Of course, historical analogies can be very treacherous and they never hold at every point. That said, like you and Horton I have been struck by the many resemblances between George W. Bush and Charles I. Neither man was stupid in the ordinary sense of the word, but neither had the intellectual capacity required by the position in which fate placed him. Both were genuinely devoted to, and determined to protect, their respective countries and both inflicted frightful harm on the principles that made their countries worthy of that devotion. Both were menaced by actual danger from malevolent enemies. Both had wise advisers whom they ignored or marginalized. Both clung doggedly to policies that everyone else could see had failed.

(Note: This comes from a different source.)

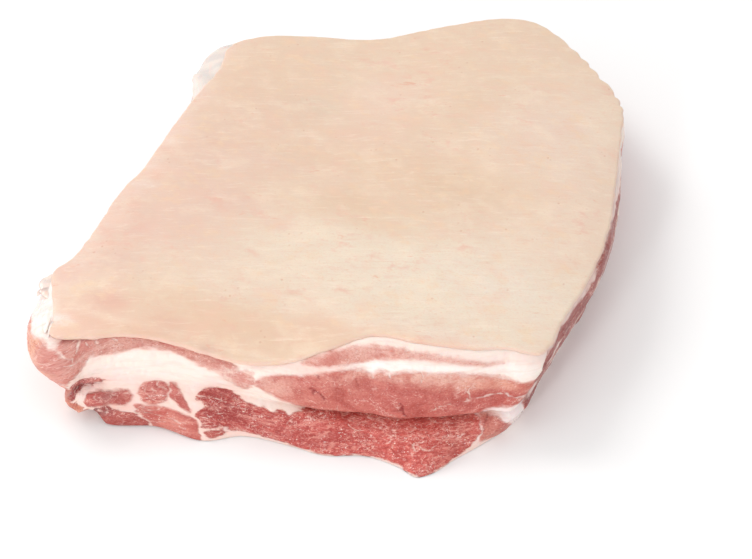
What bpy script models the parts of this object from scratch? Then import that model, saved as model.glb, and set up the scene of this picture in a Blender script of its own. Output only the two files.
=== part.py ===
"""A raw slab of pork belly, boned, lying rind side up, modelled as the one solid that it is.

Run it with: blender --background --python part.py

The slab is a stack of closed rings that run round it: out from the middle of the rind, over the rind's rim,
down the cut faces and in across the underside. The front is the end that was cut across the muscles. Its
face has an upper tier that swells, a crease under it, and a lower muscle that sticks out like a tongue.
+Y runs along the slab, away from that end, and +Z is up. Lengths in the tables are millimetres.
"""

import bmesh
import bpy
import numpy as np

MM = 0.001

# The front end, from its left corner to its right one. Each station holds three points of the face as
# (x, y, height): the rind's lower edge, the crease and the foot. Then come three amounts: how far the
# upper tier swells, how deep the crease goes in, and how far the meat is drawn back under the rind.
FRONT = [
    ((-127, -193, 50), (-122, -204, 20), (-123, -201, 8), 15, 5, 1),
    ((-108, -190, 51), (-110, -201, 24), (-113, -208, 7), 6, 4, 2),
    ((-87, -182, 52), (-90, -195, 28), (-94, -206, 1), 2, 1, 4),
    ((-65, -178, 50), (-65, -187, 28), (-67, -199, 1), 2, 1, 4),
    ((-43, -177, 47), (-44, -182, 26), (-38, -200, 0), 3, 1, 4),
    ((-20, -175, 44), (-22, -178, 24), (-18, -190, 0), 3, 1, 3),
    ((3, -168, 45), (3, -177, 22), (8, -188, 0), 4, 3, 2),
    ((24, -156, 50), (28, -174, 20), (32, -189, 0), 6, 7, 1),
    ((46, -141, 54), (50, -169, 19), (55, -182, 0), 7, 9, 1),
    ((70, -138, 54), (74, -164, 19), (75, -184, 0), 7, 9, 1),
    ((96, -134, 53), (97, -155, 20), (94, -188, 0), 6, 8, 1),
    ((120, -127, 53), (117, -146, 22), (113, -158, 0), 4, 6, 1),
    ((141, -122, 52), (133, -140, 24), (128, -131, 0), 2, 4, 1),
]

# The other sides, on round the slab. Each station holds the rind's edge as (x, y, height), then how far
# the face swells under the rind and how far its foot is drawn in.
SIDES = [
    ((146, -92, 52), 4, 14),
    ((153, -50, 51), 5, 11),
    ((155, -10, 51), 5, 10),
    ((151, 35, 51), 5, 8),
    ((145, 80, 51), 3, 8),
    ((141, 112, 52), 2, 9),
    ((131, 133, 52), 2, 9),
    ((112, 156, 52), 3, 9),
    ((90, 181, 51), 3, 9),
    ((60, 204, 51), 3, 9),
    ((30, 199, 52), 3, 9),
    ((-10, 174, 51), 4, 9),
    ((-46, 149, 50), 4, 9),
    ((-85, 140, 50), 4, 10),
    ((-124, 128, 50), 6, 10),
    ((-143, 108, 50), 15, 8),
    ((-139, 78, 51), 21, 6),
    ((-142, 45, 51), 6, 8),
    ((-143, 5, 51), 4, 9),
    ((-143, -38, 51), 4, 9),
    ((-147, -66, 51), 4, 9),
    ((-146, -100, 51), 4, 9),
    ((-147, -130, 51), 6, 9),
    ((-153, -146, 50), 4, 12),
    ((-141, -170, 50), 18, 16),
]
SIDE_TUCK = 1
SIDE_CREASE_DEPTH = 1.5
# The crease wanders up and down along the sides, once for about every three stations.
SIDE_CREASE_HEIGHT = 24
SIDE_CREASE_WAVE = 3
# How much of the foot's inset the crease already has.
SIDE_CREASE_SHARE = 0.3

# The back right corner was taken off with a knife, in short strokes that left scallops along the edge.
KNIFE_CUT = (5.0, 8.6)
KNIFE_STROKES = 7
SCALLOP_DEPTH = 2.5

RIND_THICKNESS = 3
RIM_ROUNDING = 2
TOP_HEIGHT = 57
# Low hills and hollows of the rind: centre x and y, reach and height.
SWELLS = [(70, 60, 90, 3), (-70, 40, 80, -2), (30, -90, 70, 2), (-90, -120, 60, 1.5), (-40, 120, 60, -2.5)]

STEPS_FRONT = 5
STEPS_SIDES = 3
STEPS_STROKE = 4
TOP_RINGS = (0.18, 0.36, 0.54, 0.7, 0.84, 0.94)
# Rows of the face, as shares of the way from the rind to the crease, and from the crease to the foot.
UPPER_ROWS = (0.08, 0.2, 0.35, 0.52, 0.7, 0.86, 0.95)
LOWER_ROWS = (0.2, 0.45, 0.72, 0.92)
CREASE_HEIGHT = 4
LOWER_SWELL = 2.5
UP = np.array([0, 0, 1])


def outward(ring):
    """Unit vectors in plan that point out of a closed ring running anticlockwise."""
    along = np.roll(ring, -1, axis=0) - np.roll(ring, 1, axis=0)
    normal = np.stack([along[:, 1], -along[:, 0], np.zeros(len(along))], axis=1)
    return normal / np.linalg.norm(normal, axis=1, keepdims=True)


def closed_curve(points, q):
    """The smooth closed curve through the points, where q counts them (Catmull-Rom)."""
    i = np.floor(q).astype(int)
    t = (q - i)[:, None]
    a, b, c, d = (points[(i + k) % len(points)] for k in (-1, 0, 1, 2))
    return 0.5 * (2 * b + (c - a) * t + (2 * a - 5 * b + 4 * c - d) * t**2 + (3 * b - a - 3 * c + d) * t**3)


def scallops(sides):
    """How far the rind's edge stands out at each place along the sides, which count their stations."""
    start, end = KNIFE_CUT
    cut = np.clip((sides - start) / (end - start), 0, 1)
    return SCALLOP_DEPTH * (np.abs(np.sin(np.pi * KNIFE_STROKES * cut)) - 0.5) * np.sin(np.pi * cut) ** 0.3


def face_curves():
    """The slab's long curves and amounts, each with a row for every column of its faces."""
    edge = np.array([s[0] for s in FRONT + SIDES], float)
    out = outward(edge)
    inset = np.array([s[2] for s in SIDES], float)[:, None]
    wander = SIDE_CREASE_HEIGHT + SIDE_CREASE_WAVE * np.sin(2 * np.arange(len(SIDES)))
    crease = np.array([s[1] for s in FRONT] + [(0, 0, height) for height in wander], float)
    foot = np.array([s[2] for s in FRONT] + [(0, 0, 0)] * len(SIDES), float)
    first = len(FRONT)
    crease[first:, :2] = (edge[first:] - SIDE_CREASE_SHARE * inset * out[first:])[:, :2]
    foot[first:, :2] = (edge[first:] - inset * out[first:])[:, :2]
    swell = np.array([s[3] for s in FRONT] + [s[1] for s in SIDES], float)[:, None]
    depth = np.array([s[4] for s in FRONT] + [SIDE_CREASE_DEPTH] * len(SIDES), float)[:, None]
    tuck = np.array([s[5] for s in FRONT] + [SIDE_TUCK] * len(SIDES), float)[:, None]

    front = np.arange(0, first - 1, 1 / STEPS_FRONT)
    sides = np.arange(first - 1, len(edge), 1 / STEPS_SIDES)
    knife = first + np.linspace(*KNIFE_CUT, STEPS_STROKE * KNIFE_STROKES, endpoint=False)
    sides = sides[(sides < knife[0]) | (sides > knife[-1])]
    q = np.sort(np.concatenate([front, sides, knife]))
    edge, crease, foot, swell, depth, tuck = (
        closed_curve(table, q) for table in (edge, crease, foot, swell, depth, tuck)
    )
    edge += scallops(q - first)[:, None] * outward(edge)
    foot[:, 2] = np.maximum(foot[:, 2], 0)
    return edge, crease, foot, swell, depth, tuck


def rind_height(ring):
    """Height of the rind away from its rim: level, with broad low swells."""
    z = np.full(len(ring), float(TOP_HEIGHT))
    for x, y, reach, height in SWELLS:
        z += height * np.exp(-((ring[:, 0] - x) ** 2 + (ring[:, 1] - y) ** 2) / reach**2)
    return z


def rows_between(top, bottom, shares, swell, skew):
    """Rings part of the way down a face, swollen along its own normal. A skew under 1 lifts the swelling."""
    along = np.roll(top + bottom, -1, axis=0) - np.roll(top + bottom, 1, axis=0)
    normal = np.cross(bottom - top, along)
    normal /= np.linalg.norm(normal, axis=1, keepdims=True)
    return [top + s * (bottom - top) + swell * np.sin(np.pi * s**skew) * normal for s in shares]


def rings():
    """All rings of the slab, each an array of points, from the rind to the underside, centred in plan."""
    edge, crease, foot, swell, depth, tuck = face_curves()
    out = outward(edge)
    rim = edge - RIM_ROUNDING * out + (RIND_THICKNESS - 0.6) * UP
    top = []
    for share in TOP_RINGS:
        ring = share * rim
        ring[:, 2] = share**8 * rim[:, 2] + (1 - share**8) * rind_height(ring)
        top.append(ring)
    over = edge - 0.3 * RIM_ROUNDING * out + (RIND_THICKNESS - 1.6) * UP
    under = edge - tuck * out - 1.5 * UP
    upper = rows_between(under, crease, UPPER_ROWS, swell, 0.75)
    notch = crease - depth * outward(crease) - 0.5 * CREASE_HEIGHT * UP
    shelf = crease - 0.5 * out - CREASE_HEIGHT * UP
    lower = rows_between(shelf, foot, LOWER_ROWS, LOWER_SWELL, 1)
    sole = foot * (1 - (5 + 2.5 * foot[:, 2:]) / np.linalg.norm(foot[:, :2], axis=1, keepdims=True))
    sole[:, 2] = 0
    made = np.array(top + [rim, over, edge, under] + upper + [crease, notch, shelf] + lower + [foot, sole])
    middle = (made.min(axis=(0, 1)) + made.max(axis=(0, 1))) / 2
    return made - middle * (1, 1, 0)


def build_slab():
    """Joins the rings into one closed mesh, with a point in the middle of the rind and of the underside."""
    mesh = bmesh.new()
    loops = [[mesh.verts.new(point * MM) for point in ring] for ring in rings()]
    for upper, lower in zip(loops, loops[1:]):
        for i in range(len(upper)):
            mesh.faces.new((upper[i - 1], lower[i - 1], lower[i], upper[i]))
    top = mesh.verts.new((0, 0, rind_height(np.zeros((1, 2)))[0] * MM))
    bottom = mesh.verts.new((0, 0, 0))
    for i in range(len(loops[0])):
        mesh.faces.new((top, loops[0][i - 1], loops[0][i]))
        mesh.faces.new((bottom, loops[-1][i], loops[-1][i - 1]))
    data = bpy.data.meshes.new("pork_belly_slab")
    mesh.to_mesh(data)
    mesh.free()
    return data


def meat_material():
    """Pale rind and fat with a pink cast, a little wet."""
    material = bpy.data.materials.new("raw_pork")
    material.use_nodes = True
    shader = material.node_tree.nodes["Principled BSDF"]
    shader.inputs["Base Color"].default_value = (0.82, 0.5, 0.42, 1)
    shader.inputs["Roughness"].default_value = 0.45
    return material


def main():
    for old in list(bpy.data.objects):
        bpy.data.objects.remove(old)
    slab = bpy.data.objects.new("pork_belly_slab", build_slab())
    slab.data.materials.append(meat_material())
    slab.data.shade_smooth()
    bpy.context.scene.collection.objects.link(slab)


main()
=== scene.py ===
# %% [markdown]
# # A raw slab of pork belly
# The real thing is a side of pork with the ribs taken out, laid with its skin up. One end has been sawn
# and sliced square, so its layers show: skin, fat, thin lean, fat, thick lean and a long lower muscle.
# This script dresses the slab's plain solid in two surfaces, the rind on top and the meat under it.
# Both are worked out with numpy from the same few curves that run round the slab.

# %% Load the frame
from itertools import product

import bpy
import numpy as np
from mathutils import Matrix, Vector


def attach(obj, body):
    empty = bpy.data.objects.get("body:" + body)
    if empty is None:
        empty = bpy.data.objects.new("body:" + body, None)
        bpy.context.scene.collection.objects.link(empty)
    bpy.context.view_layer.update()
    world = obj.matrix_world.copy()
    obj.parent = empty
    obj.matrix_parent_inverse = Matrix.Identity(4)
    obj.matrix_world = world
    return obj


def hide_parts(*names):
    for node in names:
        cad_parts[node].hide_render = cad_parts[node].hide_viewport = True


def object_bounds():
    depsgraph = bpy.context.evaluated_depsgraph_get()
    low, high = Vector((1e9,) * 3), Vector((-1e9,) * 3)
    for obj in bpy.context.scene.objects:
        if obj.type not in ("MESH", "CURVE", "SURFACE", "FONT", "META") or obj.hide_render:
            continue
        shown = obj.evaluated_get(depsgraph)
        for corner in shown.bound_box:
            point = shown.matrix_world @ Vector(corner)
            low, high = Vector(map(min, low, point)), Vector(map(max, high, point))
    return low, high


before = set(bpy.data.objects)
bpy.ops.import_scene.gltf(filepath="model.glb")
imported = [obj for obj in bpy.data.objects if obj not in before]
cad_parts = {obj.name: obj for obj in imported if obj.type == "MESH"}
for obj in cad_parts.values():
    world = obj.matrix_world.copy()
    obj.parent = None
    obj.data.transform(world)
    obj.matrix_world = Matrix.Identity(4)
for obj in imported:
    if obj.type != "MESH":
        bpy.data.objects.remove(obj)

MM = 0.001
NODE = "pork_belly_slab"
cad_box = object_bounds()
HALF = np.array(cad_box[1]) / MM - 0.05  # the highest corner, less a hair: the box is centred in plan
print("the slab's box in metres:", cad_box)

# %% [markdown]
# ## Curves round the slab
# A cut of meat has no straight edges, but it isn't shapeless either: its faces hang between a few long
# curves. They are the lower edge of the rind, the crease between the two tiers of meat, and the foot.
# Each is given by a point at every station round the slab, in millimetres, and a Catmull-Rom curve
# joins the points. Such a curve passes through its points, so a station can be moved by itself.

# %% The stations
# Front end, left to right: rind edge, crease and foot as (x, y, height), then the upper tier's swelling,
# the depth of the crease, and how far the meat is drawn back under the rind.
FRONT = [
    ((-127, -193, 50), (-122, -204, 20), (-123, -201, 8), 15, 5, 1),
    ((-108, -190, 51), (-110, -201, 24), (-113, -208, 7), 6, 4, 2),
    ((-87, -182, 52), (-90, -195, 28), (-94, -206, 1), 2, 1, 4),
    ((-65, -178, 50), (-65, -187, 28), (-67, -199, 1), 2, 1, 4),
    ((-43, -177, 47), (-44, -182, 26), (-38, -200, 0), 3, 1, 4),
    ((-20, -175, 44), (-22, -178, 24), (-18, -190, 0), 3, 1, 3),
    ((3, -168, 45), (3, -177, 22), (8, -188, 0), 4, 3, 2),
    ((24, -156, 50), (28, -174, 20), (32, -189, 0), 6, 7, 0.6),
    ((46, -141, 54), (50, -169, 18.4), (55, -182, 0), 7, 9, 0.3),
    ((70, -138, 54), (74, -164, 17.2), (75, -184, 0), 7, 9, 0.3),
    ((96, -134, 53), (97, -155, 17.8), (94, -188, 0), 6, 8, 0.3),
    ((120, -127, 53), (117, -146, 20), (113, -158, 0), 4, 6, 0.3),
    ((141, -122, 52), (133, -140, 24), (128, -131, 0), 2, 4, 0.3),
]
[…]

And neither was capable of even the mildest self-criticism. "It would be unjust to deny," says Macaulay,

"that Charles had some of the qualities of a good and even of a great prince … Faithlessness was the cause of his disasters, and is the chief stain on his memory. He was, in truth, impelled by an incurable propensity to dark and crooked ways. It may seem strange that his conscience, which, on occasions of little moment, was sufficiently sensitive, should never have reproached him with this great vice. But there is reason to believe that he was perfidious, not only from constitution and from habit, but also on principle. He seems to have learned from the theologians he most esteemed … that he could not, even if he would, divest himself of his despotic authority; and that, in every promise which he made, there was an implied reservation that such promise might be broken in case of necessity, and that of the necessity he was the sole judge."

Add "lawyers" to "theologians" and much of what we have seen over the past six years is right there – signing statements, illegal surveillance, dismissal of the insufficiently servile, the rule of law displaced by his naked will, and all of this accompanied by the willingness to tar those opposed to his designs as traitors. And unlike England in the 1640’s, we have no Hampdens and Pyms in our parliament.